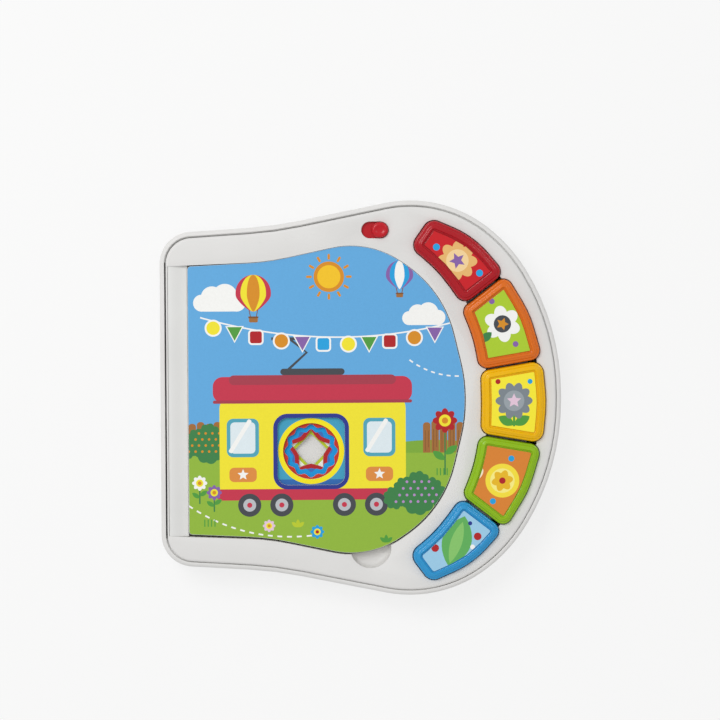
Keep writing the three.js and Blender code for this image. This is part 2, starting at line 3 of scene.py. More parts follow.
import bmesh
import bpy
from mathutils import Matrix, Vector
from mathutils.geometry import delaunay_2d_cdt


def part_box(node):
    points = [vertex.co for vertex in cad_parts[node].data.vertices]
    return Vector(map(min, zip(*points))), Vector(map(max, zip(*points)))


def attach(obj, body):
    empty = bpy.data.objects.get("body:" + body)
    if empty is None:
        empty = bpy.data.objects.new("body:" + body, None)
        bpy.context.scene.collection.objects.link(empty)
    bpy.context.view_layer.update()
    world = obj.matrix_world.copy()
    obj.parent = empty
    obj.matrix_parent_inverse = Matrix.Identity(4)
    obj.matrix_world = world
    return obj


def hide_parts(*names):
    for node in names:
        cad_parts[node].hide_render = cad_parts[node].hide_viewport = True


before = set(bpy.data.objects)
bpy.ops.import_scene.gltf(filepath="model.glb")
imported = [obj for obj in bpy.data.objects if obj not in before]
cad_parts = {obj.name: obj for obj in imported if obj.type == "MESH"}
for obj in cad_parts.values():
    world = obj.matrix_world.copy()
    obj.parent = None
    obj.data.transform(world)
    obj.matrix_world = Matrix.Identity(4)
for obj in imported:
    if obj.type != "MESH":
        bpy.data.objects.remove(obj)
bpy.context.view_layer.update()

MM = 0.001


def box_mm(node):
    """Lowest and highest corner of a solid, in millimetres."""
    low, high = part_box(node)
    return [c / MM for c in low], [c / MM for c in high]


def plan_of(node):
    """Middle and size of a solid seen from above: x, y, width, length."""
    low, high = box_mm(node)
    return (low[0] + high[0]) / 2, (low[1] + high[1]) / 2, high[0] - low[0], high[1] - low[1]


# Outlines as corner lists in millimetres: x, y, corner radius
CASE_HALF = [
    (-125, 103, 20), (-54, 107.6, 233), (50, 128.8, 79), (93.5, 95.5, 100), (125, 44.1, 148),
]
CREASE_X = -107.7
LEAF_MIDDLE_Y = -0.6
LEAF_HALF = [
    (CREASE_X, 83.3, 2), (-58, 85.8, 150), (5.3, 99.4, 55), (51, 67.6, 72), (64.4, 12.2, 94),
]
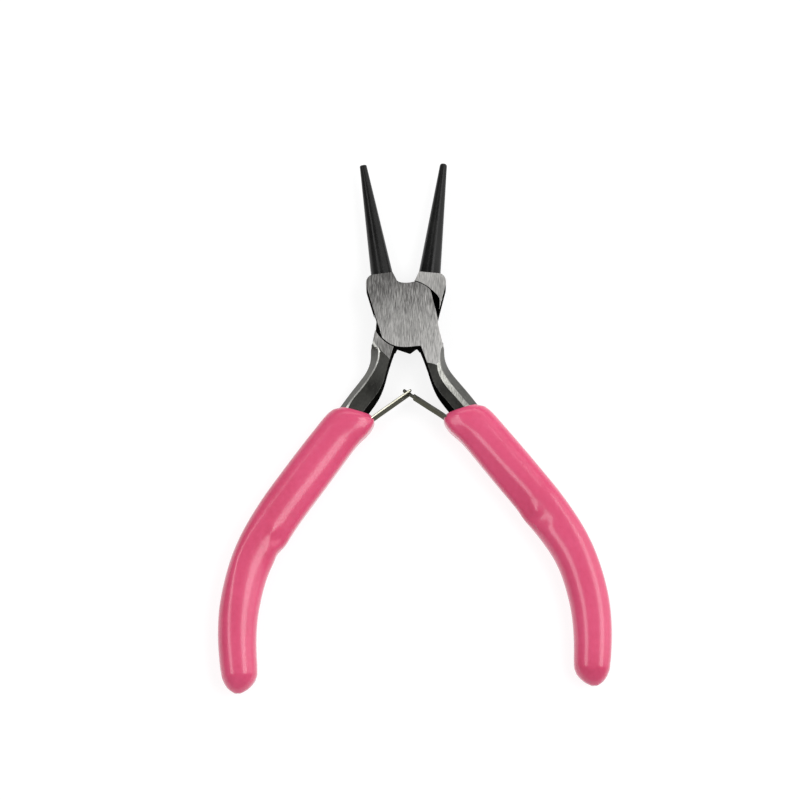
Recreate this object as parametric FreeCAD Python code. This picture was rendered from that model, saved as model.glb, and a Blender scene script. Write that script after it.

★ ★ ★

== Brief ==
Write the entire listing out again, word for word.

== Task result ==
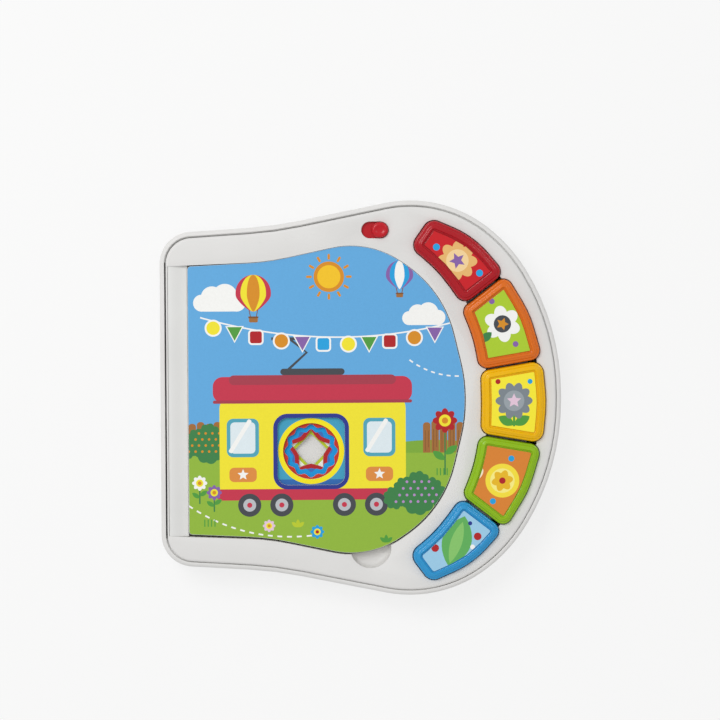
Keep writing the three.js and Blender code for this image. This is part 2, starting at line 3 of scene.py. More parts follow.
import bmesh
import bpy
from mathutils import Matrix, Vector
from mathutils.geometry import delaunay_2d_cdt


def part_box(node):
    points = [vertex.co for vertex in cad_parts[node].data.vertices]
    return Vector(map(min, zip(*points))), Vector(map(max, zip(*points)))


def attach(obj, body):
    empty = bpy.data.objects.get("body:" + body)
    if empty is None:
        empty = bpy.data.objects.new("body:" + body, None)
        bpy.context.scene.collection.objects.link(empty)
    bpy.context.view_layer.update()
    world = obj.matrix_world.copy()
    obj.parent = empty
    obj.matrix_parent_inverse = Matrix.Identity(4)
    obj.matrix_world = world
    return obj


def hide_parts(*names):
    for node in names:
        cad_parts[node].hide_render = cad_parts[node].hide_viewport = True


before = set(bpy.data.objects)
bpy.ops.import_scene.gltf(filepath="model.glb")
imported = [obj for obj in bpy.data.objects if obj not in before]
cad_parts = {obj.name: obj for obj in imported if obj.type == "MESH"}
for obj in cad_parts.values():
    world = obj.matrix_world.copy()
    obj.parent = None
    obj.data.transform(world)
    obj.matrix_world = Matrix.Identity(4)
for obj in imported:
    if obj.type != "MESH":
        bpy.data.objects.remove(obj)
bpy.context.view_layer.update()

MM = 0.001


def box_mm(node):
    """Lowest and highest corner of a solid, in millimetres."""
    low, high = part_box(node)
    return [c / MM for c in low], [c / MM for c in high]


def plan_of(node):
    """Middle and size of a solid seen from above: x, y, width, length."""
    low, high = box_mm(node)
    return (low[0] + high[0]) / 2, (low[1] + high[1]) / 2, high[0] - low[0], high[1] - low[1]


# Outlines as corner lists in millimetres: x, y, corner radius
CASE_HALF = [
    (-125, 103, 20), (-54, 107.6, 233), (50, 128.8, 79), (93.5, 95.5, 100), (125, 44.1, 148),
]
CREASE_X = -107.7
LEAF_MIDDLE_Y = -0.6
LEAF_HALF = [
    (CREASE_X, 83.3, 2), (-58, 85.8, 150), (5.3, 99.4, 55), (51, 67.6, 72), (64.4, 12.2, 94),
]
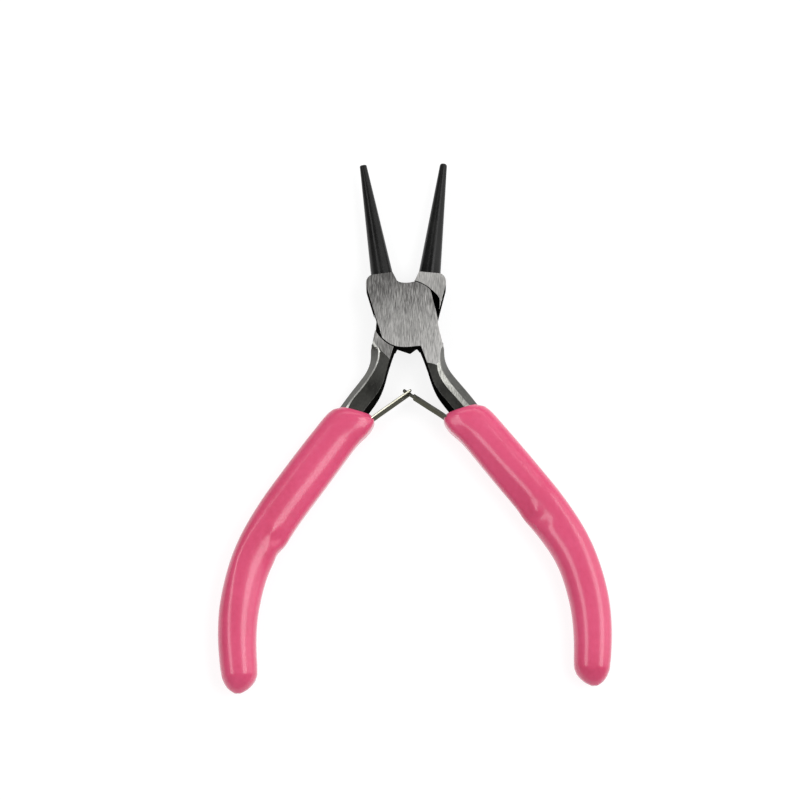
Recreate this object as parametric FreeCAD Python code. This picture was rendered from that model, saved as model.glb, and a Blender scene script. Write that script after it.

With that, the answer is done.